Pitchers must face a minimum of three batters unless the side is retired or an injury occurs. This was designed to speed up the pace of play, but it also places a premium on pitchers who can neutralize left-handed and right-handed hitters.

“The change is for the better, but we have to focus on relievers who can get out hitters from both sides of the plate,” Cubs President Theo Epstein said.

This makes a great deal of sense. The use of type of pitcher known as a LOOGY (Lefthanded One Out Guy) has declined in recent years, but something like that won’t be useful at all with the new rules. Lefthanded relievers brought in to face a tough lefthanded hitter (Gonzales uses Christian Yelich as an example) will also have to be able to retire righthanded batters, often in key situations late in close games.

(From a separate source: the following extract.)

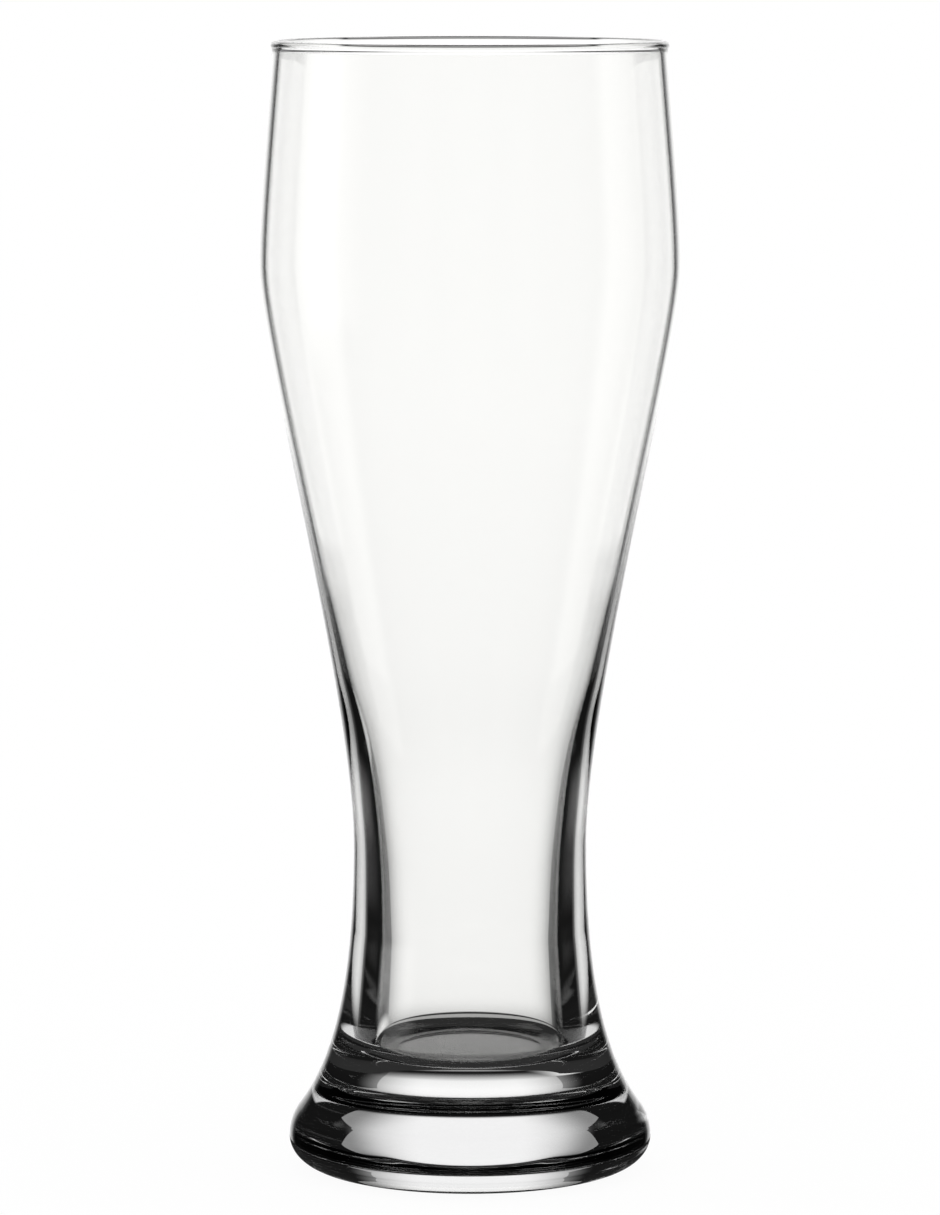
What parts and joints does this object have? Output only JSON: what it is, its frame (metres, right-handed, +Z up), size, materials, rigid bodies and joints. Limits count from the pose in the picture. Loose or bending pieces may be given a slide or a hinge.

Thus the following acquisitions:

Dan Winkler, whom the Cubs signed as a free agent, possesses a sharp cut fastball that helped him limit left-handed and right-handed batters to a .222 average in 27 appearances with the Braves last year.

Wieck, a 6-foot-9 left-hander the Cubs acquired from the Padres in a July deadline deal, limited right-handers to a .181 average, compared with a .230 mark against left-handers.

Ah, ha. Here are two examples of relievers who can retire batters from either side of the plate.

Another rule change in 2020 will increase the minimum amount of time a pitcher has to stay on the injured list from 10 days to 15. (For position players, it remains a minimum 10 days.) This was done to eliminate the roster manipulation many teams were doing (and let’s be honest, the Cubs were one of those teams) in shuttling relievers and starters back and forth from their minor league affiliates.

Something like this might still be possible for the Cubs, as Winkler, Tepera, Lakins and Pelham all have options remaining. Gonzales further points out:

So do Adbert Alzolay and newcomer Jharel Cotton, who are competing for the fifth spot in the rotation and could serve as long relievers.

Only about half the spots in the Opening Day bullpen are locks, writes Paul Sullivan:

Lakins is expected to be one several candidates for a bullpen spot, with only closer Craig Kimbrel and set-up men Rowan Wick and Kyle Ryan assured of relief roles to start the season. Tyler Chatwood is likely to be moved back into the rotation if he performs well this spring, while former closer Brandon Morrow will make the opening day roster if he’s healthy.

So while the Cubs have not made any splashy, “sexy” free-agent signings or trades, the ones they have made could position them quite well for the way a 2020 bullpen has to be arranged due to new rules.